Required task> Using the material below, work out how many lines contain the word "copy". Reply with the number and nothing more.
— start Data provided —
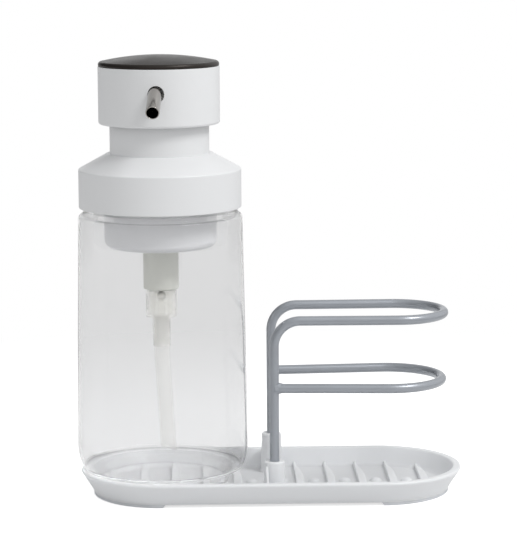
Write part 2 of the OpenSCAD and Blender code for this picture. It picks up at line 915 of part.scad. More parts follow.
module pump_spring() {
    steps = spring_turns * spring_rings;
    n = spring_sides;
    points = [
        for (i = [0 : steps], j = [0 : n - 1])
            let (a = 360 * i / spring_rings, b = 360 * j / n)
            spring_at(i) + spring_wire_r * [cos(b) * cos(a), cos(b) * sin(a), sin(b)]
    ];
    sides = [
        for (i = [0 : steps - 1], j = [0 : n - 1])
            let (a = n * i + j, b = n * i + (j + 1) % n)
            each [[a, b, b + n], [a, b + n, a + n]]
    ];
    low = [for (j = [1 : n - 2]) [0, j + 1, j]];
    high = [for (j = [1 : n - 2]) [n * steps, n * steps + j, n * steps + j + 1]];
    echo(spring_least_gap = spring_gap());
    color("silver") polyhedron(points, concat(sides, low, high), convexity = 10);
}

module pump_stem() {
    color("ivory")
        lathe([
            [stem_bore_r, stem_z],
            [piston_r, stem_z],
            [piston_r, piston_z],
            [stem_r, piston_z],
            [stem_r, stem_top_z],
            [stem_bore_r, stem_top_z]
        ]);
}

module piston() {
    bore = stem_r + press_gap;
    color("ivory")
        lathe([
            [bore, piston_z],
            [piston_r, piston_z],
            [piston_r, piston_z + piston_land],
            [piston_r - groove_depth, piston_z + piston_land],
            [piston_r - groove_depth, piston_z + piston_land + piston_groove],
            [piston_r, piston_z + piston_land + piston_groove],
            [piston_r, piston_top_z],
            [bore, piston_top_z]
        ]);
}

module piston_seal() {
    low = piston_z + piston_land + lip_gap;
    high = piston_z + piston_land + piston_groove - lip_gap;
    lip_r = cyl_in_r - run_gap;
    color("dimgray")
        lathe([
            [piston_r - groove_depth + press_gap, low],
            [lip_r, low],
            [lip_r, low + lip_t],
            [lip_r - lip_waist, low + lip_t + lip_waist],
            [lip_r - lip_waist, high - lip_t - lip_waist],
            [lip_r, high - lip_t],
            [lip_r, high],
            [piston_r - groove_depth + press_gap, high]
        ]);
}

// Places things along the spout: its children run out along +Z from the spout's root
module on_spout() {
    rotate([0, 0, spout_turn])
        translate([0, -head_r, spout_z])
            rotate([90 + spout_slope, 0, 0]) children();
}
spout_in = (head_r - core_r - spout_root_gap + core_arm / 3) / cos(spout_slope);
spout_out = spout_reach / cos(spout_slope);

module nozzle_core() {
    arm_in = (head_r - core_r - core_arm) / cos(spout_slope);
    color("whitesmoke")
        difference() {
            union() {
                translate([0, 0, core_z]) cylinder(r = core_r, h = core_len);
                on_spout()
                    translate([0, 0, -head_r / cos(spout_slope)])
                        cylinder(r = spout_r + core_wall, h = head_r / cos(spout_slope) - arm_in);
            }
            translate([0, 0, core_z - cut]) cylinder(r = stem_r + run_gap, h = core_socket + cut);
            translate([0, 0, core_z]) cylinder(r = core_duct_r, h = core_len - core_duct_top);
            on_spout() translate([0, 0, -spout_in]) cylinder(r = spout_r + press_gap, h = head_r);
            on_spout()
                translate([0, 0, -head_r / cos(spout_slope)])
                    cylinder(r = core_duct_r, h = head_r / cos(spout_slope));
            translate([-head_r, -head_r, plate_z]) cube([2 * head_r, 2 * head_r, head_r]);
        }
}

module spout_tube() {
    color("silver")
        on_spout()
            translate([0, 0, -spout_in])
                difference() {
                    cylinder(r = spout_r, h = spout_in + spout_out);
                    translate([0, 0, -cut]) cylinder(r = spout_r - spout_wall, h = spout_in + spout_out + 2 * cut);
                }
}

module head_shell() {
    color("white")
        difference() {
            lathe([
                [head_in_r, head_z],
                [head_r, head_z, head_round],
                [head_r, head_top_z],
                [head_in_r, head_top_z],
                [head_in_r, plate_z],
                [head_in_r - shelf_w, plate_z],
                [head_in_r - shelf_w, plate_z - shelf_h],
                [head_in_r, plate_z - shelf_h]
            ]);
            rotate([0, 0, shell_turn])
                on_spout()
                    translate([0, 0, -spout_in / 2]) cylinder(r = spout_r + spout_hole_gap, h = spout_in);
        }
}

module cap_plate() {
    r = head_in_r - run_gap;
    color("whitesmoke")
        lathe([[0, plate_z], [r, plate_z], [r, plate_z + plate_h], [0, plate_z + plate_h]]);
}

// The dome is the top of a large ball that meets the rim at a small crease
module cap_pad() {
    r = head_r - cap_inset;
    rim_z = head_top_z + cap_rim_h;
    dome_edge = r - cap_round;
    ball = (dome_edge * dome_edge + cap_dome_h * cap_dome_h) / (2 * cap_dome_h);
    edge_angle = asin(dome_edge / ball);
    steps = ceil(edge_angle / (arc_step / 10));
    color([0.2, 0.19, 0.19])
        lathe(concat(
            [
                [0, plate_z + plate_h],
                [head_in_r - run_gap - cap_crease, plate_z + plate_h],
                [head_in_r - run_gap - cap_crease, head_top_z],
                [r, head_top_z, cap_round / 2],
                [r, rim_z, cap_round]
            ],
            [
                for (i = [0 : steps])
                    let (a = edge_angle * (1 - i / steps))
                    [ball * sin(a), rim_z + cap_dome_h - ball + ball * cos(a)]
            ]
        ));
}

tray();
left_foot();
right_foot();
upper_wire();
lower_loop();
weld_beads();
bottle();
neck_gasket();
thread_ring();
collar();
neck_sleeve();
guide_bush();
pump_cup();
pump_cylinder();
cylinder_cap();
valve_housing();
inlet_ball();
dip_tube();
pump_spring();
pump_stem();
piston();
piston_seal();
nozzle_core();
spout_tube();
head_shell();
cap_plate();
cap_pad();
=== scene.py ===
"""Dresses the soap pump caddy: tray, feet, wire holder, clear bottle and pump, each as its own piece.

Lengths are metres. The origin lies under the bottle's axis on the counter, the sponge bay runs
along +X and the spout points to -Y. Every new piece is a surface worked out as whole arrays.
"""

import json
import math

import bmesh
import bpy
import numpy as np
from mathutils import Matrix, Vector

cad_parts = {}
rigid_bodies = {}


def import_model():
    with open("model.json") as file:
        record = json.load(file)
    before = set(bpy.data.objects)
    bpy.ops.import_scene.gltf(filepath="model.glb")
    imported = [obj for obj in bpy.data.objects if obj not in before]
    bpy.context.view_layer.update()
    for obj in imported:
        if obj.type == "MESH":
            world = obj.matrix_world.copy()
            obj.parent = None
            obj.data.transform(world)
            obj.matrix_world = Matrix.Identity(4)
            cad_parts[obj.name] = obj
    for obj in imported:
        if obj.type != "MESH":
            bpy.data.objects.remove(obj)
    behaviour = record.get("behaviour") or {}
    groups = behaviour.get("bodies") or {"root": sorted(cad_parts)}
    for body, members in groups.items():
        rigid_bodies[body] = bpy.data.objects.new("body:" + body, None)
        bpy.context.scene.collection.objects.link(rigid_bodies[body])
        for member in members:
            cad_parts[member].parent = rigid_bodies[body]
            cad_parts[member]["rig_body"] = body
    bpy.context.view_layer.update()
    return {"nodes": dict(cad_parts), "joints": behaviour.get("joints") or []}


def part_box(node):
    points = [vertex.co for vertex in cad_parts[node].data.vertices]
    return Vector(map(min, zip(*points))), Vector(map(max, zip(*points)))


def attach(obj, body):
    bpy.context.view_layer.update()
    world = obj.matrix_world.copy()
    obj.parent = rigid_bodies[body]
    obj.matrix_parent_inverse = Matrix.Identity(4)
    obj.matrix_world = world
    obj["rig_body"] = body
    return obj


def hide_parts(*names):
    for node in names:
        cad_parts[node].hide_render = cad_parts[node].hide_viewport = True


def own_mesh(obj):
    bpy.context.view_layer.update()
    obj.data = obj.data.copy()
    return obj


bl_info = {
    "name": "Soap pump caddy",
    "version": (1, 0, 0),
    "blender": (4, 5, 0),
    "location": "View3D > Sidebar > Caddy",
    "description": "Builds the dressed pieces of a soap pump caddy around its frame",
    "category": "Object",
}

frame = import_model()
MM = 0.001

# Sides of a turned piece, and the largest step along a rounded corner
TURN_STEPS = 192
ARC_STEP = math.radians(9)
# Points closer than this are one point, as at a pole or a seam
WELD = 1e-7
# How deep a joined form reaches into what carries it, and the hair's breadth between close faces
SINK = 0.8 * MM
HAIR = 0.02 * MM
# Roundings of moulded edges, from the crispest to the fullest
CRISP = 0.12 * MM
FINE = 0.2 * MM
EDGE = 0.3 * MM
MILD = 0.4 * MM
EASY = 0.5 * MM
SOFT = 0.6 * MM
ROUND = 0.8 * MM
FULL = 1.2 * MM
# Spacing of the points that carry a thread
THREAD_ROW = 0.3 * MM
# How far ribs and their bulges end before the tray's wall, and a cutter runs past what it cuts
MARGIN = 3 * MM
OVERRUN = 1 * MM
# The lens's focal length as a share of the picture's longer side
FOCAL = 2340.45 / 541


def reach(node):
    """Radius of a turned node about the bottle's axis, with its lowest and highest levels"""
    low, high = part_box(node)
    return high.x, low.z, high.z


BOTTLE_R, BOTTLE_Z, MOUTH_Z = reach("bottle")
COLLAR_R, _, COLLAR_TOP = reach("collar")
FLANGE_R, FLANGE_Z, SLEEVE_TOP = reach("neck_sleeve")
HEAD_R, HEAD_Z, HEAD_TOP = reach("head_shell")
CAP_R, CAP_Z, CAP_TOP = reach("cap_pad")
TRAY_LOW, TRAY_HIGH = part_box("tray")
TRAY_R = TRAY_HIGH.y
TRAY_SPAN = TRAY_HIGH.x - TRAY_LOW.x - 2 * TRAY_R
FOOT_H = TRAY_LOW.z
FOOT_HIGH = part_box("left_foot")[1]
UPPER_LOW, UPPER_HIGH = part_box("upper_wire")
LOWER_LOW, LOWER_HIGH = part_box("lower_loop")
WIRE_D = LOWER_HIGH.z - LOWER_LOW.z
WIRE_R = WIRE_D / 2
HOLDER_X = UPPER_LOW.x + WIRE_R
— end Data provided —
Problem solution> 3